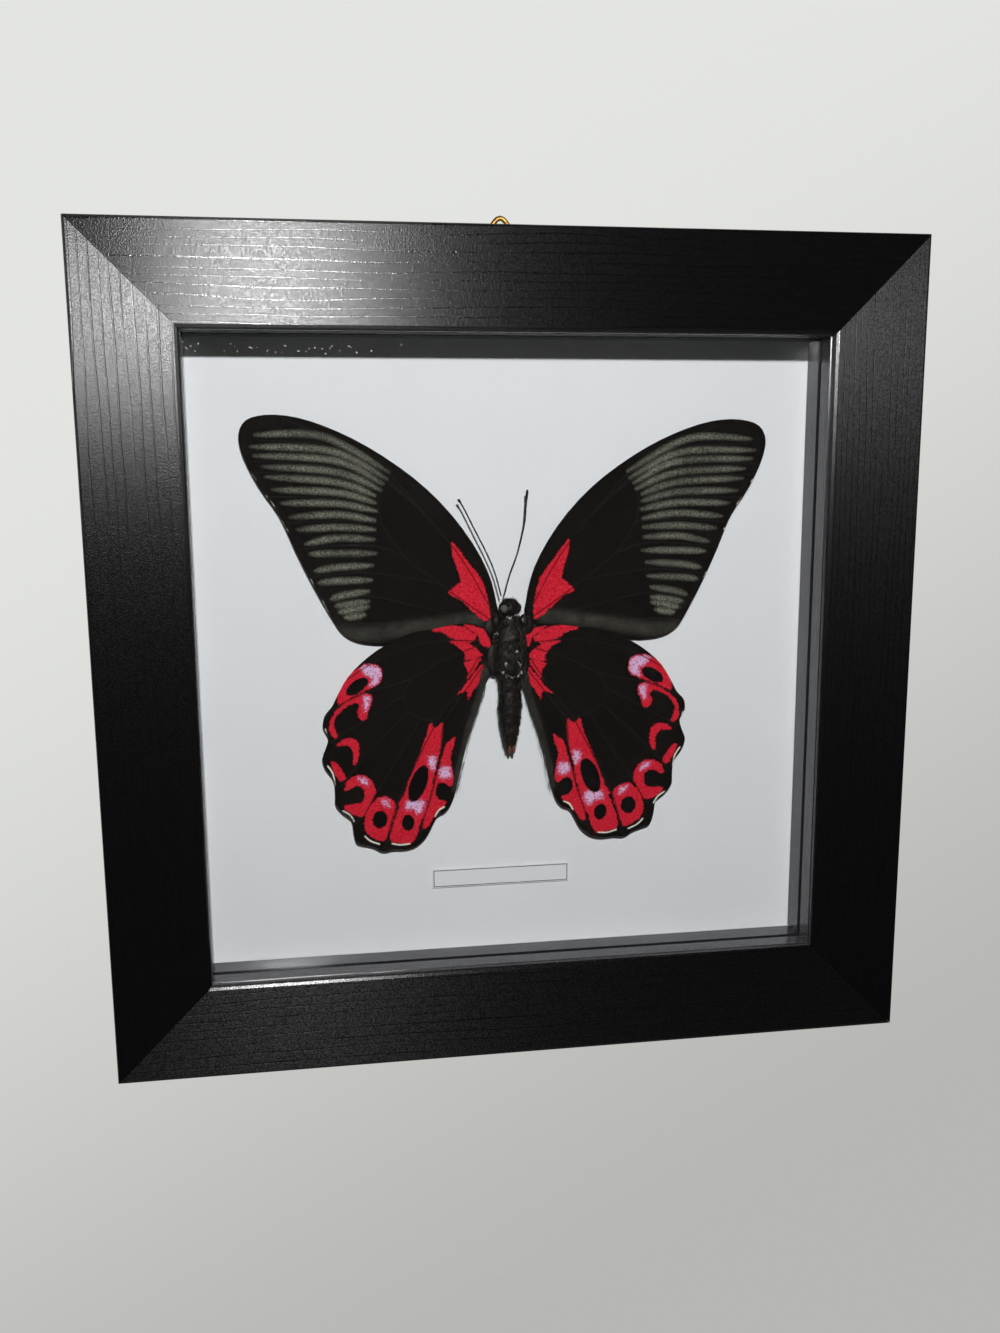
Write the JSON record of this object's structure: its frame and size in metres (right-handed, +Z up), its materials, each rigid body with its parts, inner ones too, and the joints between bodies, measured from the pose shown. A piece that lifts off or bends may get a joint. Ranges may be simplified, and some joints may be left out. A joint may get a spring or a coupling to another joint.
{
  "type": "framed butterfly specimen",
  "caption": "Square black wooden box frame with glass, holding a spread black and red butterfly seen from below on a white mount, with a wire hanging ring behind.",
  "frame": {"origin": "where the hanging ring rests on its nail: the middle of the inside of the ring's apex", "axes": "+Z up the wall, +Y into the wall, +X to the viewer's right; the glass faces -Y"},
  "size_m": [0.2, 0.0275, 0.2062],
  "materials": {
    "frame_wood": "satin",
    "spacer_strip": "gloss",
    "glass": "polished",
    "mount_board": "matte",
    "back_panel": "matte",
    "label_paper": "matte",
    "brass": "satin",
    "steel": "satin",
    "insect_wing": "satin",
    "insect_body": "satin"
  },
  "bodies": {
    "frame": {"rail_top": "frame_wood", "back_point_top_a": "steel", "back_point_top_b": "steel", "rail_right": "frame_wood", "back_point_right_a": "steel", "back_point_right_b": "steel", "rail_bottom": "frame_wood", "back_point_bottom_a": "steel", "back_point_bottom_b": "steel", "rail_left": "frame_wood", "back_point_left_a": "steel", "back_point_left_b": "steel", "glass_pane": "glass", "spacer_top": "spacer_strip", "spacer_bottom": "spacer_strip", "spacer_left": "spacer_strip", "spacer_right": "spacer_strip", "mount_board": "mount_board", "back_panel": "back_panel", "label_card": "label_paper", "hanger_strap": "brass", "hanger_screw": "steel", "butterfly_body": "insect_body", "forewing_left": "insect_wing", "hindwing_left": "insect_wing", "antenna_left": "insect_body", "forewing_right": "insect_wing", "hindwing_right": "insect_wing", "antenna_right": "insect_body"},
    "ring": {"hanging_ring": "brass"}
  },
  "joints": [
    {"name": "ring_swing", "type": "hinge", "parent": "frame", "child": "ring", "pos_m": [0, 0, -0.00855], "axis": [1, 0, 0], "range_deg": [-175, 10]}
  ]
}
++++++++
[AIM]:
Look back over the material above and state how many lines hold the word "materials". Write the number and nothing else.

[SOLUTION FOR THIS EXERCISE]:
2